======== Data lines ========

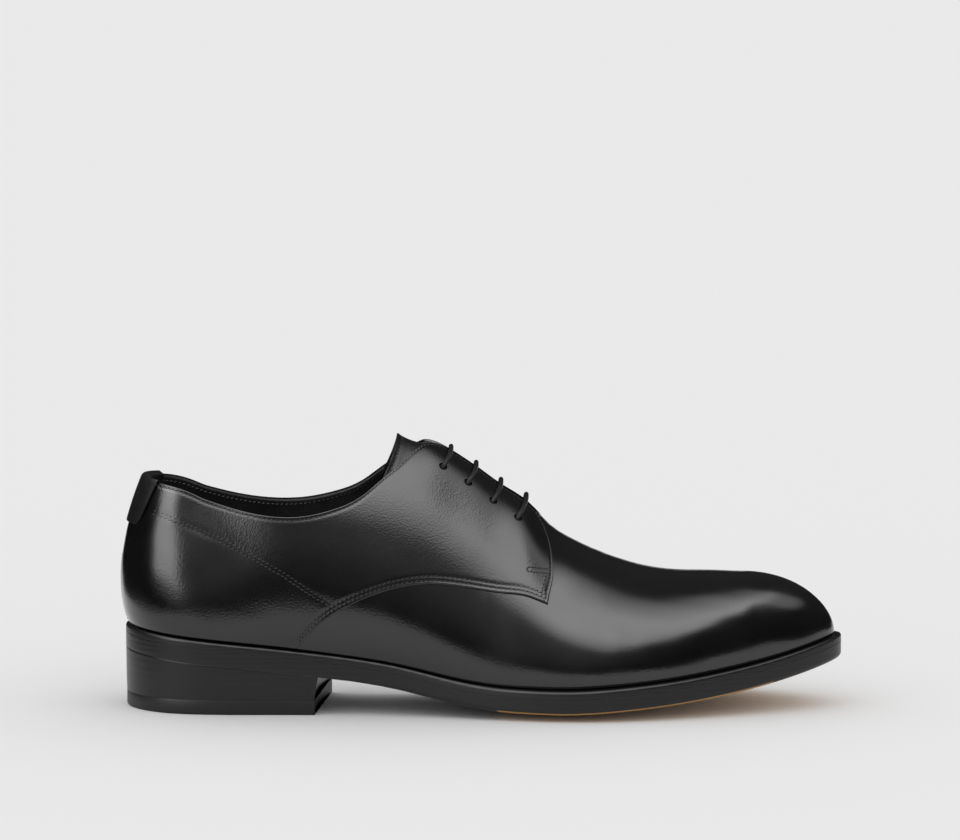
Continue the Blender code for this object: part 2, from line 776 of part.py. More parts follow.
def build_outsole():
    laps = even_laps(SOLE_LAPS)
    edge = outline(laps)
    rings = [with_height(edge, edge_height(edge[:, 0]) + OUTSOLE_THICKNESS)]
    for inset, drop in reversed(round_corner(EDGE_ROUND)):
        plan = inset_outline(laps, inset)
        rings.append(with_height(plan, edge_height(plan[:, 0]) + drop))
    for reach in UNDERSIDE_RINGS:
        rings.append(underside(laps, reach))
    count = len(laps)
    points = np.concatenate(rings)
    faces = cap_faces(0, count)
    for i in range(len(rings) - 1):
        for j in range(count):
            k = (j + 1) % count
            faces.append((i * count + j, i * count + k, (i + 1) * count + k, (i + 1) * count + j))
    return mesh_object("outsole", points, faces, BLACK_EDGE, 0.4)


def build_insole():
    laps = even_laps(SOLE_LAPS)
    inside_welt = inset_outline(laps, WELT_SHELF + GAP)
    inside_upper = feather(laps, VAMP_WALL + 2 * GAP)
    rings = [
        with_height(inside_welt, edge_height(inside_welt[:, 0]) + OUTSOLE_THICKNESS + GAP),
        with_height(inside_welt, edge_top(inside_welt[:, 0]) + GAP),
        with_height(inside_upper, edge_top(inside_upper[:, 0]) + GAP),
        with_height(inside_upper, edge_top(inside_upper[:, 0]) + GAP + INSOLE_THICKNESS),
    ]
    return plate("insole", rings, BLACK_LINING, 0.7)


def heel_ring(inset, breast_shift):
    """The heel's outline in plan: round the back from breast to breast, then across the breast."""
    turns = np.linspace(0, 1, COLUMN_SAMPLES)
    ends = []
    for side in (1, -1):
        turned = HEEL_LENGTH + breast_shift + side * math.tan(HEEL_BREAST_TURN) * HEEL_WIDTH / 2
        ends.append(float(np.interp(turned, outline(turns)[:, 0], turns)) * side)
    inner = np.linspace(0, ends[0], HEEL_LAPS + 1)
    outer = np.linspace(ends[1], 0, HEEL_LAPS + 1)[:-1]
    inner_side, outer_side = inset_outline(inner, inset), inset_outline(outer, inset)
    across = np.linspace(0, 1, BREAST_STEPS + 1)[1:-1, None]
    breast = inner_side[-1] * (1 - across) + outer_side[0] * across
    breast[:, 0] -= 4 * HEEL_BREAST_HOLLOW * (across * (1 - across))[:, 0]
    return np.concatenate([inner_side, breast, outer_side])


def heel_solid(name, levels, colour, roughness):
    """A stack of heel outlines: each level is an inset, a shift of the breast and a height."""
    rings = []
    for inset, shift, height in levels:
        plan = heel_ring(inset, shift)
        z = edge_height(plan[:, 0]) - GAP if height is None else np.full(len(plan), height)
        rings.append(with_height(plan, z))
    return plate(name, rings, colour, roughness)


def build_heel():
    foot = TOP_PIECE_THICKNESS + GAP
    heel_solid("heel_stack", (
        (HEEL_INSET, 0.0, None),
        (HEEL_INSET, -HEEL_BREAST_LEAN, foot),
    ), BLACK_EDGE, 0.45)
    heel_solid("top_piece", (
        (HEEL_INSET, -HEEL_BREAST_LEAN, TOP_PIECE_THICKNESS),
        (HEEL_INSET, -HEEL_BREAST_LEAN, TOP_PIECE_BEVEL),
        (HEEL_INSET + TOP_PIECE_BEVEL, -HEEL_BREAST_LEAN, 0.0),
    ), BLACK_RUBBER, 0.6)


def join_middle(grid, lengths):
    """Moves the middle column onto the crest, which the two sides reach at slightly different laps."""
    middle = TONGUE_COLUMNS // 2
    for i, length in enumerate(lengths):
        station = TONGUE_TIP + (TONGUE_ROOT - TONGUE_TIP) * length
        inner, outer = float(lap_at(station, 1)), float(lap_at(station, -1))
        depth = np.linalg.norm(grid[i, middle] - last(inner, 1.0))
        grid[i, middle] = (grid[i, middle] + lifted(outer, 1.0, -depth)) / 2


def build_tongue():
    """A sheet under the facings. Its rows run from the free end to the root in the vamp."""
    lengths = np.linspace(0, 1, TONGUE_ROWS)
    across = np.linspace(-1, 1, TONGUE_COLUMNS)
    outer = np.zeros((TONGUE_ROWS, TONGUE_COLUMNS, 3))
    inner = np.zeros_like(outer)
    for i, length in enumerate(lengths):
        for j, share in enumerate(across):
            free_end = TONGUE_TIP + (TONGUE_CORNER - TONGUE_TIP) * share**2
            station = free_end + (TONGUE_ROOT - free_end) * length
            sink = np.clip((station - TONGUE_SINK_FROM) / (TONGUE_SINK_TO - TONGUE_SINK_FROM), 0, 1)
            curl = max(0.0, 1 - (station - free_end) / TONGUE_FLARE_LENGTH) ** 2 * (1 - share**2)
            depth = QUARTER_LINING + TONGUE_GAP + (VAMP_WALL - QUARTER_LINING) * sink - TONGUE_FLARE * curl
            side = -1 if share < 0 else 1
            lap = float(lap_at(station, side))
            climb = climb_from_crest(lap, TONGUE_HALF_WIDTH * abs(share))
            outer[i, j] = lifted(lap, climb, -depth)
            inner[i, j] = lifted(lap, climb, -depth - TONGUE_WALL)
    for grid in (outer, inner):
        join_middle(grid, lengths)
    return sheet_solid("tongue", outer, inner, False, BLACK_LEATHER, 0.3)


def tab_profile(lap, drop):
    """The tab's side towards the upper and its far side, from its foot over the collar to the fold."""
    top = quarter_top(lap)
    edge = last(lap, top)
    rise = edge - last(lap, top - STEP_OF_CLIMB)
    per_climb = np.linalg.norm(rise) / STEP_OF_CLIMB
    rise /= np.linalg.norm(rise)
    square = lifted(lap, top, 1.0) - edge
    outside = QUARTER_STEP + TAB_GAP
    inside = -QUARTER_LINING - TAB_GAP
    climbs = [top - share * drop / per_climb for share in np.linspace(1, 0, TAB_ROWS)]
    fold = top - TAB_FOLD / per_climb
    near = [lifted(lap, climb, outside) for climb in climbs]
    near += [edge + square * outside + rise * TAB_GAP, edge + square * inside + rise * TAB_GAP]
    near.append(lifted(lap, fold, inside))
    over = rise * (TAB_GAP + TAB_WALL)
    far = [lifted(lap, climb, outside + TAB_WALL) for climb in climbs]
    far += [edge + square * (outside + TAB_WALL / 2) + over, edge + square * (inside - TAB_WALL / 2) + over]
    far.append(lifted(lap, fold, inside - TAB_WALL))
    return near, far


def build_heel_tab():
    """A strip across the back seam that folds over the collar, with round lower corners."""
    near, far = [], []
    for across in np.linspace(-1, 1, TAB_COLUMNS):
        turn = max(0.0, abs(across) - TAB_STRAIGHT) / (1 - TAB_STRAIGHT)
        drop = TAB_DROP - TAB_CORNER * (1 - math.sqrt(1 - turn**2))
        columns = [tab_profile(across * reach, drop) for reach in (TAB_LAP_FOOT, TAB_LAP_TOP)]
        shares = np.clip(np.linspace(0, 1, TAB_ROWS).tolist() + [1.0] * 3, 0, 1)[:, None]
        near.append(np.array(columns[0][0]) * (1 - shares) + np.array(columns[1][0]) * shares)
        far.append(np.array(columns[0][1]) * (1 - shares) + np.array(columns[1][1]) * shares)
    near = np.array(near).transpose(1, 0, 2)
    far = np.array(far).transpose(1, 0, 2)
    return sheet_solid("heel_tab", far, near, False, BLACK_LEATHER, 0.6)


def lace_lean(share):
    """How far forward of its eyelet a bar lies on its way to the crest. It bows forward a little."""
    return LACE_LEAN * share + LACE_BOW * share * (1 - share)


def build_laces():
    """Straight bars over the facings. A bar leans forward from its eyelets to the crest."""
    lie = QUARTER_STEP + 2 * GAP + LACE_RADIUS
    for row, x in enumerate(eyelet_stations()):
        halves = []
        for side in (-1, 1):
            middle, outwards = eyelet_frame(row, x, side)
            reach = eyelet_reach(row, x)
            half = [middle + outwards * (QUARTER_STEP - LACE_DIP)]
            half.append(middle + outwards * (QUARTER_STEP + LACE_RADIUS / 4))
            for share in np.linspace(LACE_BEND, 1 - facing_edge(x / SOLE_LENGTH) / reach, LACE_STEPS):
                lap = float(lap_at((x + lace_lean(share)) / SOLE_LENGTH, side))
                climb = climb_from_crest(lap, reach * (1 - share))
                half.append(Vector(lifted(lap, climb, lie)))
            halves.append(half)
        cord("lace_bar_%d" % (row + 1), halves[0] + halves[1][::-1])


def cord(name, points):
    curve = bpy.data.curves.new(name, "CURVE")
    curve.dimensions = "3D"
    curve.bevel_depth = LACE_RADIUS
    curve.bevel_resolution = 2
    curve.use_fill_caps = True
    spline = curve.splines.new("POLY")
    spline.points.add(len(points) - 1)
    for point, place in zip(spline.points, points):
        point.co = (*place, 1.0)
    obj = bpy.data.objects.new(name, curve)
    bpy.context.scene.collection.objects.link(obj)
    material = bpy.data.materials.new(name)
    material.use_nodes = True
    shader = material.node_tree.nodes["Principled BSDF"]
    shader.inputs["Base Color"].default_value = (*BLACK_CORD, 1.0)
    shader.inputs["Roughness"].default_value = 0.5
    curve.materials.append(material)
    return obj


def origin_of_box():
    """The middle of the shoe's box in plan: from the bulge of the heel to the tip of the toe."""
    climbs = np.linspace(0, 1, COLUMN_SAMPLES)
    back = lifted(0.0, climbs, QUARTER_STEP)[:, 0].min()
    turns = np.linspace(0, 1, COLUMN_SAMPLES * 4)
    y = (WIDTHS["inner"](turns).max() - WIDTHS["outer"](turns).max()) / 2 * BALL_WIDTH
    return np.array([(back + SOLE_LENGTH) / 2, y, 0.0])


def place_on_origin():
    shift = Matrix.Translation(-Vector(origin_of_box()))
    for obj in bpy.data.objects:
        if obj.type in ("MESH", "CURVE"):
            obj.data.transform(shift)


def main():
    for obj in list(bpy.data.objects):
        bpy.data.objects.remove(obj)
    build_upper()
    build_tongue()
    build_insole()
    build_welt()
    build_outsole()
    build_heel()
    build_heel_tab()
    build_laces()
    place_on_origin()


main()
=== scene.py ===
"""Derby shoe: the finished look of the part.

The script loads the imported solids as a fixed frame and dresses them: fine leather skins, stitches,
laces through the eyelets, the bottom and the studio. Metres, +Z up, the toe towards +X.
The upper is drawn on the same surface as the solids, the last. The lap of a point runs round the
foot from the toe (-1) along the outer side to the back of the heel (0) and on to the toe (1), and
the climb runs from the sole (0) up to the crest of the foot (1).
"""

import math

import bmesh
import bpy
import numpy as np
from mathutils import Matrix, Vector


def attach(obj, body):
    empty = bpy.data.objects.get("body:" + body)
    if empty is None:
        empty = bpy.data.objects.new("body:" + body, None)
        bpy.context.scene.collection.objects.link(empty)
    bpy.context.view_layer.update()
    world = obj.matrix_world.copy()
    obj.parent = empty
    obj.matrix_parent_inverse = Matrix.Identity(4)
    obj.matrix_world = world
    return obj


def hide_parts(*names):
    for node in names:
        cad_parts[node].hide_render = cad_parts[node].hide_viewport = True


bl_info = {
    "name": "Derby shoe",
    "version": (1, 0, 0),
    "blender": (4, 5, 0),
    "location": "View3D > Sidebar > Shoe",
    "description": "Dresses the derby shoe: leather skins, seams, laces, bottom and studio",
    "category": "Object",
}

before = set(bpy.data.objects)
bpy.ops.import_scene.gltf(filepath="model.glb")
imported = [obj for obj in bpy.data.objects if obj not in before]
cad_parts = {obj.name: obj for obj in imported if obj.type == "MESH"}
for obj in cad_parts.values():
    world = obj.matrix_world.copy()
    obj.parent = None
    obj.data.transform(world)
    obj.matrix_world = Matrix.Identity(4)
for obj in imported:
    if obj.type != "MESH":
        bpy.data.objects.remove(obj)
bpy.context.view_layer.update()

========

◆ Exercise:
Retype, exactly and in full, the lines above from the one containing "build_upper()" through the one containing "of the part.".

◆ Written solution:
    build_upper()
    build_tongue()
    build_insole()
    build_welt()
    build_outsole()
    build_heel()
    build_heel_tab()
    build_laces()
    place_on_origin()


main()
=== scene.py ===
"""Derby shoe: the finished look of the part.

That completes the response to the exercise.